He is. Let him have that.
I would have killed you.
I mean, if you had thought
about it for a second,
you'd know to just
password-protect your shit.
- I would have killed you in your sleep.
- Or just fucking delete it.
Oh, my God. Wait!
- Wait a minute!
- What?
My sister is his florist!
My God, do you think she
knows where he lives?
Yeah, I think she's been to
his house. She's his florist!
Hold on. What's the plan here?
We're just gonna show
up at this guy's house?
- Yeah!
- And we're coming with you!
Oh, my God. It'll be a fun night!
We have a sitter!
- I'll call Rochelle.
- Yeah!
Hey, my sister thought the every
position thing was a great idea!
You told your sister?
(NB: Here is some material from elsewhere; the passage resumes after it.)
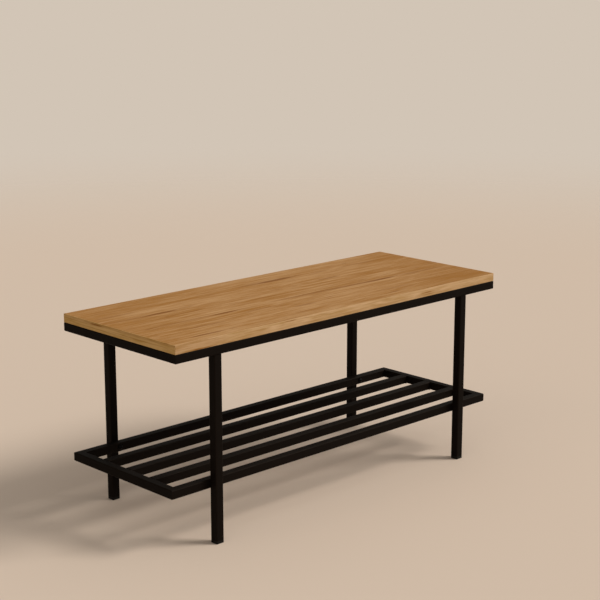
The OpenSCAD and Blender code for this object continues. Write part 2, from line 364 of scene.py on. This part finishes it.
def leaf_number(tree, place):
    """Which of the face's veneer leaves a place is on, counted from the front."""
    across = add(tree, "ShaderNodeSeparateXYZ", {0: place}).outputs[1]
    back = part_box("seat_top_veneer")[1].y / MM
    number = 0.0
    for from_back in LEAF_JOINTS:
        number = maths(tree, "ADD", number, maths(tree, "GREATER_THAN", across, back - from_back))
    return number


def oak(name, look, board, runs_along, start, pale, warm):
    """Sliced oak veneer under a matt lacquer.

    The eye gets quiet bands, finer growth lines, short dark mineral flames, and up close the open
    pores, which a thin lacquer leaves as fine furrows.
    """
    material, tree, surface = new_material(name)
    place = grain_coordinates(tree, runs_along)
    is_face = board == "seat_top_veneer"

    # The grain wanders a few millimetres to either side along a board
    shifted = moved(tree, place, start)
    wander = about(tree, speckle(tree, shifted, SLOW_WANDER, detail=1.0), 0.0, SLOW_SPAN)
    quick = speckle(tree, shifted, QUICK_WANDER, detail=1.0)
    waver = maths(tree, "MULTIPLY_ADD", quick, QUICK_SPAN, wander)
    aside = add(tree, "ShaderNodeCombineXYZ", {1: waver, 2: waver}).outputs[0]
    grain = moved(tree, shifted, aside)
    if is_face:
        # The face is laid from leaves of one log, side by side, so each joint moves the grain
        leaf = leaf_number(tree, place)
        move = add(tree, "ShaderNodeVectorMath", {0: LEAF_MOVE, "Scale": leaf}, operation="SCALE")
        grain = moved(tree, grain, move.outputs[0])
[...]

What is up?
Big supporter of you.
Well, I thought she'd be thrilled.
Hey.
iPad.
- Yeah, yeah. Boy, what a mess.
- No. Can I have it?
- The iPad.
- Yeah.
- You came over here to get it.
- I need the iPad, please.
- What if I can't get it right now?
- Just give me the iPad.
- What if I just erase the video myself?
- Dude.
Okay. You're gonna have to
give me all that music again.
- Dude!
- Fine! Jeez!
Did you just pull this
out of your pants?
Yeah.
I feel like a second ago,
you said you couldn't
remember where it was.
I forgot.
Fair enough.
- It's an easy mistake to make.
- Okay.
- So, what are we gonna do?
- Yeah. What's the plan, gang?
Should we pretend we have a flat,
and none of us had our cell phones?
We knock. You're like,
"Hank! What a surprise!"
Yes. And then I jump in and I say,
"Hi. I'm your florist's sister, Tess."
Feel like this is just a super weird
way to spend your anniversary.
For a 12th anniversary,
I think it's pretty solid.
You know what? You guys
stay in the car. It's our mess.
We can go clean it up. Right, babe?
I think we'd really like
to be part of the plan.
Let us participate.
Guys, we're gonna be in and out up there.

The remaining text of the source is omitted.